AUTHORS' CONTRIBUTIONS

S.H.L., Y.S.J., and J.S.L. conceived the study, performed the literature search and bioinformatics analysis, and prepared the figures. S.L., B.H.S., H.K.H., G.H.C., C.M.K., J.S.C., W.J.L., J.H.C., A.K., L.W., S.Y.Y., Y.S.C., and H.J.J., helped with data collection, analysis, and interpretation. S.H.L., Y.S.J., and J.L. wrote and revised the manuscript. S.H.L and Y.S.J. contributed equally to this work.

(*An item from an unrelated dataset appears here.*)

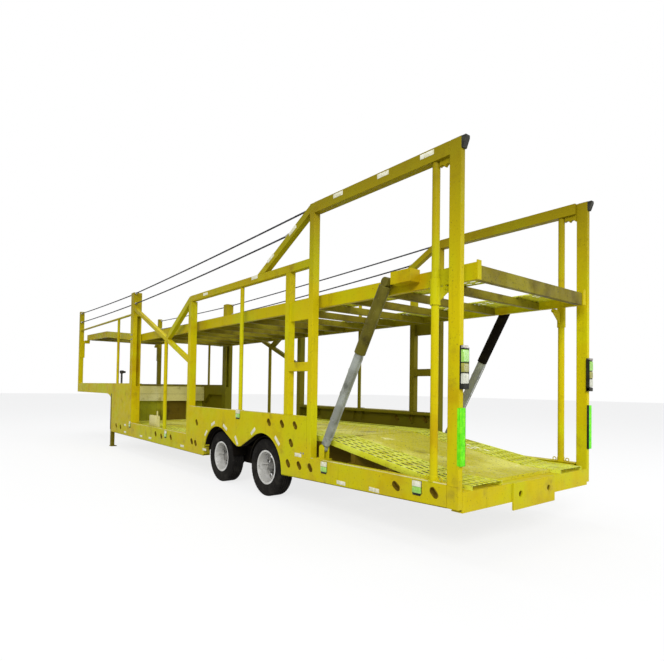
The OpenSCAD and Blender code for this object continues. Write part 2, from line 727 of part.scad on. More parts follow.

All authors read and approved the final manuscript.

ETHICAL APPROVAL AND CONSENT TO PARTICIPATE

Serum samples were obtained from HCC patients who provided informed consent under an IRB approved protocol at Mayo Clinic, Rochester, Minnesota, USA.

CONSENT FOR PUBLICATION

Not applicable

AVAILABILITY OF DATA AND MATERIALS

TCGA Data Portal: https://portal.gdc.cancer.gov/; Santa Cruz, Genomics Institute: https://xenabrowser.net; GEO Datasets for gene expression data sets GSE96981, GSE1898, GSE14520, GSE54236, GSE36376, GSE16757, and GSE43619: https://www.ncbi.nlm.nih.gov/gds/; All other data are available in supplemental information and original articles published earlier as described in the supplementary information.

FUNDING

This study was supported in part by National Cancer Institute grants R01-CA237327 and P50-CA217674, the Duncan Cancer Prevention Research Seed Funding Program at MD Anderson Cancer Center (2016 cycle), the MD Anderson Sister Institution Network Fund (2016 and 2019 cycles), and the National Institutes of Health through MD Anderson's Cancer Center Support Grant, P30-CA016672. Acquisition of blood samples was supported by grants R01-CA165076, P30-CA015083 (Survey Research Shared Resource at Mayo Clinic Cancer Center), and P50-CA210964 (Mayo Clinic Hepatobiliary SPORE, to L.R.R.). S.H.L. was supported by the Severance Research Initiative (SRI) project in Yonsei University College of Medicine.

COMPETING INTERESTS

The authors report no conflicts of interest.